— Problem to solve —
Begin with the first line of the entries below and reproduce each line exactly, ending with the line that holds "from mathutils import Matrix, Vector".

— Source records —
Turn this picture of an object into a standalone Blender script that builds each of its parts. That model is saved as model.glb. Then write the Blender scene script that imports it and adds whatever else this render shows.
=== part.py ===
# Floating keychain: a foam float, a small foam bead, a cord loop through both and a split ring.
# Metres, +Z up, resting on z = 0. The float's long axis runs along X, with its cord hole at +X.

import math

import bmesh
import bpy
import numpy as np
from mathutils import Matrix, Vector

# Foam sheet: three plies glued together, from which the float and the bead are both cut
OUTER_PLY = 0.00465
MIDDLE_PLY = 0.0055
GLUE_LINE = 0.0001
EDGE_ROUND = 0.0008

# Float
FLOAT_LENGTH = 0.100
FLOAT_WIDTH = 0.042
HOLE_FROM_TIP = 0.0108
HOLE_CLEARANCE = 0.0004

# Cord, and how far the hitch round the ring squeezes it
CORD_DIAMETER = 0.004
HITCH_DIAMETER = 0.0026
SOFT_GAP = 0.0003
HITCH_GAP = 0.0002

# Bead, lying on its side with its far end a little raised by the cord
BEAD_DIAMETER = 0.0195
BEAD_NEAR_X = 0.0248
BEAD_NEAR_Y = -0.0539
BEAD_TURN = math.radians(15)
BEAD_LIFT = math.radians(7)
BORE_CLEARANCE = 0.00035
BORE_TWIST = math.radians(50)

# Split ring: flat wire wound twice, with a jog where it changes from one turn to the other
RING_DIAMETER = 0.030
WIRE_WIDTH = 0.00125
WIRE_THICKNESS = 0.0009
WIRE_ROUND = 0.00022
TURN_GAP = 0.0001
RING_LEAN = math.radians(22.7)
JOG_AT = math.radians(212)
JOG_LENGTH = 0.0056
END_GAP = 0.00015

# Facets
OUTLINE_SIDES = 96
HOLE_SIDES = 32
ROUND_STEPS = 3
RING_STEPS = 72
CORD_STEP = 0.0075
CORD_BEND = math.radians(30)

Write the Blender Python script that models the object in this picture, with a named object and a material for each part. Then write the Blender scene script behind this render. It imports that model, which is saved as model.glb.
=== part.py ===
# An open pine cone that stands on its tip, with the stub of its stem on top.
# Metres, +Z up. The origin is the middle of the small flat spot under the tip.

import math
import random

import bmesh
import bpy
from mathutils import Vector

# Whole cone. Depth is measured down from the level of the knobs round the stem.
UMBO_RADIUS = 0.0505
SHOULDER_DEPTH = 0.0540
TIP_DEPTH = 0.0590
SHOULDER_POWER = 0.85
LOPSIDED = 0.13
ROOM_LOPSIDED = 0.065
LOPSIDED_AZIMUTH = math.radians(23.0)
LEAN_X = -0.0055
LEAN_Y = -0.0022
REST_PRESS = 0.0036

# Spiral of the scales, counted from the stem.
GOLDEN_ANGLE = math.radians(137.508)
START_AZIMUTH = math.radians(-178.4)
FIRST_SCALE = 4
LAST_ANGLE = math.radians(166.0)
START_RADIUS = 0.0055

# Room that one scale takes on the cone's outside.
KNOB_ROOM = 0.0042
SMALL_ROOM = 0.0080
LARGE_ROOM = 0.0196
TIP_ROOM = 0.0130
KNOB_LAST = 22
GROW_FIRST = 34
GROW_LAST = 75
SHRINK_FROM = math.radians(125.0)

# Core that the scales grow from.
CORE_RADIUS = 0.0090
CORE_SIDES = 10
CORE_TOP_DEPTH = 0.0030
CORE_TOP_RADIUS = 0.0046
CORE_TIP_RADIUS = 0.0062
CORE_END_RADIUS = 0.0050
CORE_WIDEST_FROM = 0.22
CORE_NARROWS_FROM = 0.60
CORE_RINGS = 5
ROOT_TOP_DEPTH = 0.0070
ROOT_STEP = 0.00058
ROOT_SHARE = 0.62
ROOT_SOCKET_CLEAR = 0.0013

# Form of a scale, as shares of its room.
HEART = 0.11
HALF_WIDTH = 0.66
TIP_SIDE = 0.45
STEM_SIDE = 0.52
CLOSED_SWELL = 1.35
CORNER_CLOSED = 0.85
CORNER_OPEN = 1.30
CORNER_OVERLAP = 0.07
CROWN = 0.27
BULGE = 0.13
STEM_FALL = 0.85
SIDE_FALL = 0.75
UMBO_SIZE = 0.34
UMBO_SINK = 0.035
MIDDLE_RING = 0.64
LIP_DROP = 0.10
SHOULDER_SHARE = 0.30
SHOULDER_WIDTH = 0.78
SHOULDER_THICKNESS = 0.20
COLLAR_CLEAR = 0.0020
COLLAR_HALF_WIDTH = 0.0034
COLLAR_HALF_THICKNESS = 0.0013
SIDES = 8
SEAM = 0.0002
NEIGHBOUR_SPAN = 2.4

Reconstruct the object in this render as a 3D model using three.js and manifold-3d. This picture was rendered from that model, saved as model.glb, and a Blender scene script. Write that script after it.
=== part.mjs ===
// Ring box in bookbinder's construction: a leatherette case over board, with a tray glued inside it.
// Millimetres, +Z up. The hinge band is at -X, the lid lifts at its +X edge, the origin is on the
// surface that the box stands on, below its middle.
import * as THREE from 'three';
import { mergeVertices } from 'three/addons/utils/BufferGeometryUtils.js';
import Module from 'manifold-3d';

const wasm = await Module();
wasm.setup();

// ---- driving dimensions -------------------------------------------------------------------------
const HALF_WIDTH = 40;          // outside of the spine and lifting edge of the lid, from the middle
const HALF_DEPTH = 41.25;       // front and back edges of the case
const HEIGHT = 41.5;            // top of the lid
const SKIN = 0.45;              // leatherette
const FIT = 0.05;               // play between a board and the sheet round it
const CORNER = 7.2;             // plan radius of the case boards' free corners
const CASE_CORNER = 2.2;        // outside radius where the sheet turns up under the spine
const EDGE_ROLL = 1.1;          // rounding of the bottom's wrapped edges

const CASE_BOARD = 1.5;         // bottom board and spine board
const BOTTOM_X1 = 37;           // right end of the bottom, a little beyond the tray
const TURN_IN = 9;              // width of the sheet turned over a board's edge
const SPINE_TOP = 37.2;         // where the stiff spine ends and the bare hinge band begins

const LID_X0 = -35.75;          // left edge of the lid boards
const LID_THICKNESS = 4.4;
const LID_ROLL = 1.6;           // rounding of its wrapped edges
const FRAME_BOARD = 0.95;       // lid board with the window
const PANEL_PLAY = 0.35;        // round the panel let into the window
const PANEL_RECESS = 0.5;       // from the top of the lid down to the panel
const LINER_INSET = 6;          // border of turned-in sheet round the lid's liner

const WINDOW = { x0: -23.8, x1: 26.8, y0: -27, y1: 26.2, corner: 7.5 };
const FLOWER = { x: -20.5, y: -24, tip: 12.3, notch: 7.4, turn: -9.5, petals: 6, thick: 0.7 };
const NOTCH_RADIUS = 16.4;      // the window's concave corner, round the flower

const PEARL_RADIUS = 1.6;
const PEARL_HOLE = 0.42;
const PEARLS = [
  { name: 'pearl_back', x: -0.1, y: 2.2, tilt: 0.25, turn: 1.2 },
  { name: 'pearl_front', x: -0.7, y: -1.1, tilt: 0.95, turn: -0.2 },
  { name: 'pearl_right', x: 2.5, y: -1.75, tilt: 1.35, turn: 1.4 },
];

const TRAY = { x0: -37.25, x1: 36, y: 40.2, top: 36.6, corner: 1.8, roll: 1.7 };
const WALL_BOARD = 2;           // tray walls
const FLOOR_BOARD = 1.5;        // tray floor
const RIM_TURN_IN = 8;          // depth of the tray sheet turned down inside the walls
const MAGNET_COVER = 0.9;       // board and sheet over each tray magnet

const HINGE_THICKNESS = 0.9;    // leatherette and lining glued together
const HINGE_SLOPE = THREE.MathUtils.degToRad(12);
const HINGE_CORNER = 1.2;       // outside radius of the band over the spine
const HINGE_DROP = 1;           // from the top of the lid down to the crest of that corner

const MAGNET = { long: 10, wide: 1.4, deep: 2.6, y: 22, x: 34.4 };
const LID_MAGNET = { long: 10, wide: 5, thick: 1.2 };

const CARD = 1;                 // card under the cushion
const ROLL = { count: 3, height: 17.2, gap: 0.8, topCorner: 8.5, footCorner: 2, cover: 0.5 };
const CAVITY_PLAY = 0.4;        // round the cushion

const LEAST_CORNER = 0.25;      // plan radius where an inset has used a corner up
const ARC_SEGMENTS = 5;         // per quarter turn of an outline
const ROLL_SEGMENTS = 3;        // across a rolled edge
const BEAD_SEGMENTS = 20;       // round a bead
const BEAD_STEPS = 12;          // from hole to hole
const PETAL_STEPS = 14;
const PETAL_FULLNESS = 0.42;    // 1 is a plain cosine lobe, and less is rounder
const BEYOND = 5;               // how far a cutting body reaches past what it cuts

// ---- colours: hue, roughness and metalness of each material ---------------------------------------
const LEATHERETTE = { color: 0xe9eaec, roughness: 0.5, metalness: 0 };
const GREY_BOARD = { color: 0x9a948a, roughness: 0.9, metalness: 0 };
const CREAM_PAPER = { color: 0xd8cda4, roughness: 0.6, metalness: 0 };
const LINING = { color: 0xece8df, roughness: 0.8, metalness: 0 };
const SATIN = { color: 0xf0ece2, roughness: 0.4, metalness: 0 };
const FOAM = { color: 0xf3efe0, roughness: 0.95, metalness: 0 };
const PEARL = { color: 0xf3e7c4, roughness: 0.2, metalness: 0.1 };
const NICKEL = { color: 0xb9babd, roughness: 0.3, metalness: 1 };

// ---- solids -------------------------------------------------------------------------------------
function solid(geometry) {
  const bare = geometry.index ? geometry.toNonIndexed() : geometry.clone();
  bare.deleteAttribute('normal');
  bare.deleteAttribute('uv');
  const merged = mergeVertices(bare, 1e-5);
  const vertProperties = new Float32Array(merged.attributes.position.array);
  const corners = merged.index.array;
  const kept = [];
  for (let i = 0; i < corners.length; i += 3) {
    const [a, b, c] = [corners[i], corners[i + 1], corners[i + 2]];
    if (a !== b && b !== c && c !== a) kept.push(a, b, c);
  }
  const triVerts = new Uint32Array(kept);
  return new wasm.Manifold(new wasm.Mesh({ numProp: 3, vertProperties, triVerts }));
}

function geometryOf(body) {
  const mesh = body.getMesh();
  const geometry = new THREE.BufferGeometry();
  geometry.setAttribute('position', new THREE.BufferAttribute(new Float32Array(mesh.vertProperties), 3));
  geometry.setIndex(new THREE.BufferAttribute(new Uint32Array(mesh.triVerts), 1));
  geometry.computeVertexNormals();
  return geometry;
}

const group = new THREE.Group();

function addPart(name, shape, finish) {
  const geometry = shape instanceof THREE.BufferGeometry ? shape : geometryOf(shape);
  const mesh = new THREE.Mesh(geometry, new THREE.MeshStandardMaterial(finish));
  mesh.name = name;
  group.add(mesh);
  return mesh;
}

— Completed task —
Turn this picture of an object into a standalone Blender script that builds each of its parts. That model is saved as model.glb. Then write the Blender scene script that imports it and adds whatever else this render shows.
=== part.py ===
# Floating keychain: a foam float, a small foam bead, a cord loop through both and a split ring.
# Metres, +Z up, resting on z = 0. The float's long axis runs along X, with its cord hole at +X.

import math

import bmesh
import bpy
import numpy as np
from mathutils import Matrix, Vector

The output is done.